Friday, December 2, 2016

Birthday

This past week, I turned 14.

When I was younger, I used to see my birthday as a momentous marker in my life. I remember thinking, wow, now I’m eight! I received more presents as a kid [I asked for books most years]. Don’t get me wrong, birthdays remain important to me, because they are a reminder of time, age, responsibility and how much closer the future I envision is. Yet this year, something inside me was different. I didn’t make 2 tin boxes of rice krispie treats for my homeroom as I did last year and I didn’t purchase 60 chocolate chip cookies as I did in sixth grade. This year, I intentionally wanted my birthday to be more subtle. My friends remembered this day and they sang to me as I walked in the door to school at 8:00. I’m grateful for the reminder that there are people out there who care for me. Thank you. I’m also grateful for their reminder of the significance of the date…since I almost forgot myself!

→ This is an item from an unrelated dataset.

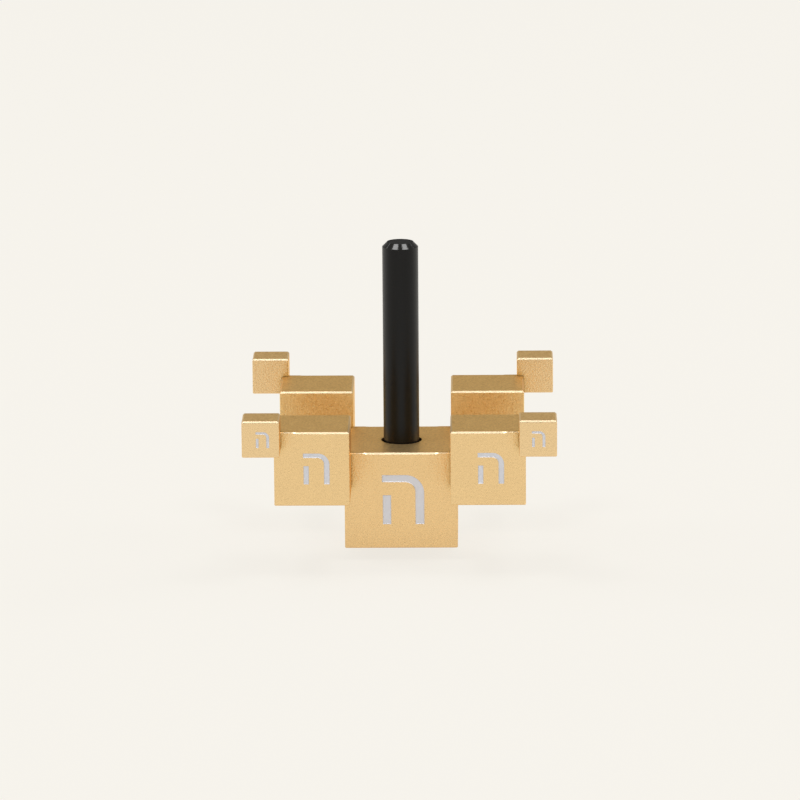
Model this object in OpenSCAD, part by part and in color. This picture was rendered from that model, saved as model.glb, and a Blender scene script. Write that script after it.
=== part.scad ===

There’s also a part of me that still wonders, I’m just a day older than I was yesterday, yet today, people [including myself] begin to put more pressure on me. Really, I’m just a day older than I was yesterday, and somehow, this short, 24 hour period brings about a whole new chapter of responsibilities.


Subtle birthday celebrations, almost too subtle I nearly forgot myself. A 24 hour difference. I’m confused, but as always, amazed by the beauty of time. I suppose this is more recognition of my Revolution.